At the same time, if you're just gonna boil water and dissolve some salt in it, it doesn't really matter so much as the actual amount of salt.

wil421
If you are concerned about grain size I doubt the only thing you use salt for is to boil things.
janwillemb
real cooks use butterflies
gopowerranger
This has nothing to do with what I said.
imgabe
Iodized salt is responsible for raising the average IQ of billions of people around the world because iodine deficiency leads to intellectual and developmental disabilities. It's not some sinister additive that people need to avoid.

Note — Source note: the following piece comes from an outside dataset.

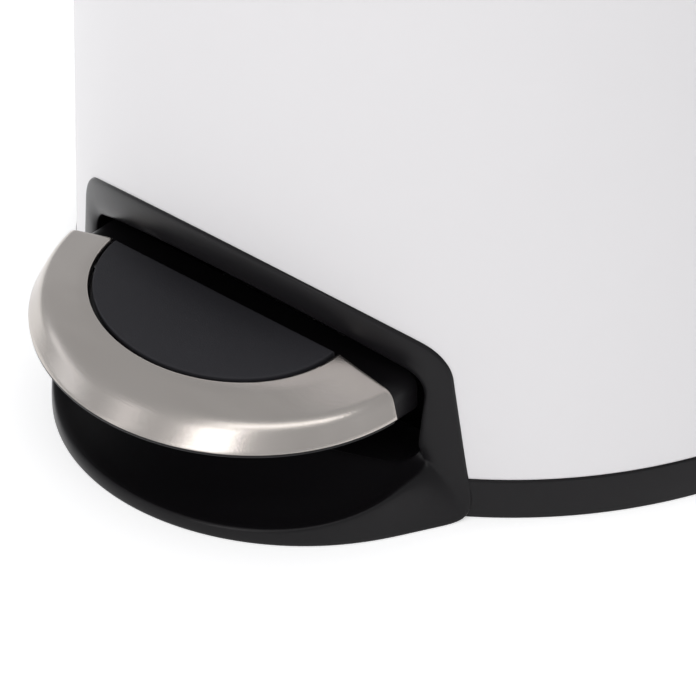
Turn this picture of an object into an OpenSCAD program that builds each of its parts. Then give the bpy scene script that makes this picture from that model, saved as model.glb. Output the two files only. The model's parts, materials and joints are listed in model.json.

It's one of the most successful public health efforts ever.

https://en.wikipedia.org/wiki/Iodised_salt

ska
This is very true.

Given that you have enough iodine in your diet though, avoiding it in seasoning is sensible.

wil421
I'm sure I would get the recommended Iodine dose from any sort of processed foods I eat or from any cheaper restaurants I frequent that use table salt.

There are many people that dont cook at home and I doubt their Iodine levels are low.

Also I never said it was some sinister corporation spreading false info.

imgabe
You can weigh things with either metric or imperial units. Measuring volume when you want to know mass is a mistake you can make regardless of what units you're using.

I don't see how weighing the flour will help. A given volume of moist flour will weigh more than dry flour because of the water in it, so you'd still have a problem on humid days.

gopowerranger
"I don't see how weighing the flour will help."

Said no serious bread baker ever.

fanf2
You can't weigh things with Imperial units because they are British units of volume. You weigh things with avoirdupois units.
dlib
Got this book as well, it's fun to read through and I can impress friends with simple yet tasty recipes. Bought it mostly because I'm a huge fan of seriouseats and Kenji's posts especially, so I try to show my support.